Privacy related treats, also often described by the media, are a key reason of users’ mistrust; and mistrust can hijack conversations between users and organisations if there’s no respect and trust based relationship from the very beginning of the process.
Constructive dialogues are based on trust, and trust comes from transparency, mutual understanding of goals and values, and reciprocal respect.
So, privacy comes into play as an essential factor in the trust building process between people, organisations, processes, and technologies.

It’s true that communication is easy, and that having a conversation is simple. However, it is also true that technologies collect a number of data about people: these can be data collected in a transparent way, gaining explicit informed consent, or data can be collected without an explicit consent with no, or limited, information on how data collected will be used, stored and used.
So, today most data goes into that black hole known as Big Data, which is a scaring word for users who do not understand exactly what it is and its implications. At the beginning we had Big Brother, now the brother has gone, a data warehouse does the job and everything has been dehumanised, including the users.

But data by itself is harmless: as per the DIKW pyramid, data is only the first step: the usage of data to generate information and how the outcome will be applied and put in practice is not clear yet, and this generates uncertainties.
So, if users do not trust organisations they are having conversations with, they may lie and feed the big data with inconsistent and incoherent data: white lies such as age, address, gender, age, preferences, email addresses… these may seem innocent lies but they cause problems to companies data warehouses and cause companies waste of money, for instance, if they send notices and email by post to non existent addresses.

People have learnt to talk with and contribute to organisations, and organisations have opened up adopting various open innovation initiatives: community, forums, contest, crowd sourcing initiatives… This new approach has changed the traditional relationship between organisations and customers: users have become an active part of the conversation and are not anymore a passive actor, that could interact with the organisations mainly at the point of exchange – the sale.
As a fan of collective creativity and co-creation processes the link was immediate: beyond open innovation initiatives, where organisations outsource the creative process inviting users to submit ideas and needs that the organisation will eventually develop, much more can be achieved if customers would be engaged in a co-creation experience.

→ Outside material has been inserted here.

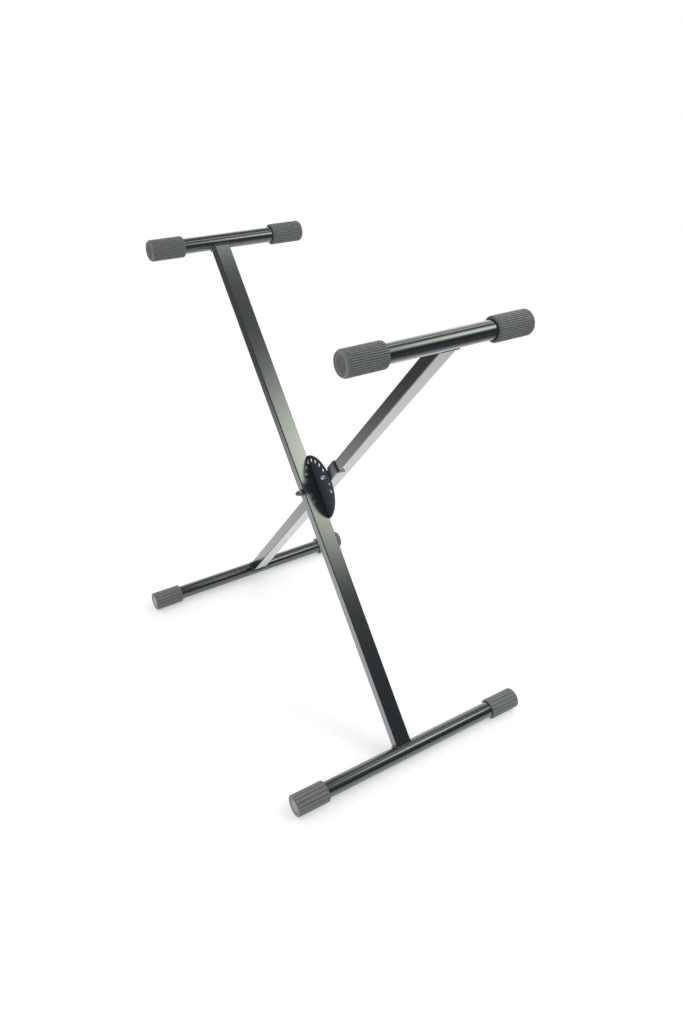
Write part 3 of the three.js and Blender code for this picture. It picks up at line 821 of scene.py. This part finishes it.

Co-creation does not mean asking people to create ideas for the company, but to create ideas with the organisation. Co-creation is about engaging people in a creative, social, interactive, collaborative experience where stakeholders and users work together to build an idea and to create reciprocal value.
So, here’s where LEGO Serious Play comes into play.
Co-creation benefits of facilitated workshops involving stakeholders, designers, and users to understand experiences, values and meanings to build new concepts and the next user experience. Co-creation benefits from heterogeneous team-sized groups of contributors in order to be able to let all parts involved to express their needs, values and expectations.

To make the most of co-creation, organisations can have a huge strategic advantage if they already experienced first hand and invested in customers and users experience. Understanding what are users’ experiences, pain points, frustrations, rewards and satisfaction when it comes to interact with products and services, is key information to design the whole co-creation experience. This is because, to create value to engage users, to shape the next user experience, to innovate services and products, companies need to have already engaged with users and they have to know where they stand. Such an awareness and knowledge of the user experience emerge through the conversations, and this preliminary knowledge allows the design of workshops and co-creative processes that engage users and stakeholders collaboratively and constructively.

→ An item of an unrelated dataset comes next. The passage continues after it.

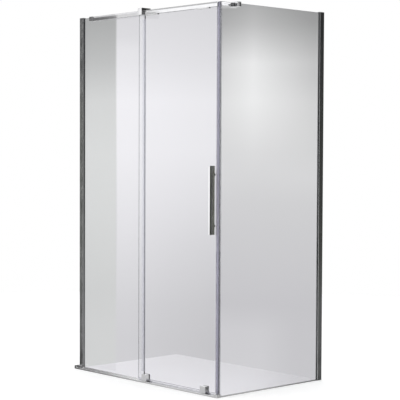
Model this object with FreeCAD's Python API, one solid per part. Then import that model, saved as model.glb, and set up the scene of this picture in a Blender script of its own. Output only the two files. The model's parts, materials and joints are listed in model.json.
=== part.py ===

Organisations need to create a sound, trust-based relationship and learn to involve users at the right time, with the right interaction and processes if they want to make the most of the conversations.
But innovation requires engagement that goes well beyond crowd sourcing: it requires a user centric approach, and it demands for collaborative and constructive processes where participants build ideas and concepts, negotiate meaning and engage in creative activities together to create mutual value – value for the company and for the costumers. A value that goes into the design and development of a better user experience that targets needs and values that are latent, those values that are subconscious and that LEGO Serious Play can surface. In such a perspective, LSP is the beating, engaging and revealing heart of a co-creation experience, helping organisations and users to engage in constructive conversations to build together, iteratively, the next user experience, innovating services and products together.

So, everything is now connected: privacy and transparency enhance organisations’ relationship with customers, increasing trust and setting the conditions for a constructive dialogue that also positively affects also data quality. Given these premises, a user centred approach based on the understanding of today’s user experience, is pivotal to design participative co-creative experiences that bring to light win-win concepts to innovate services and products and improve users’ experience. To exploit the collective creativity of those involved in the co-creation process, and to build ideas that lead to innovation, the support of methods like LSP are essential to make the whole process engaging, creative, social and efficient.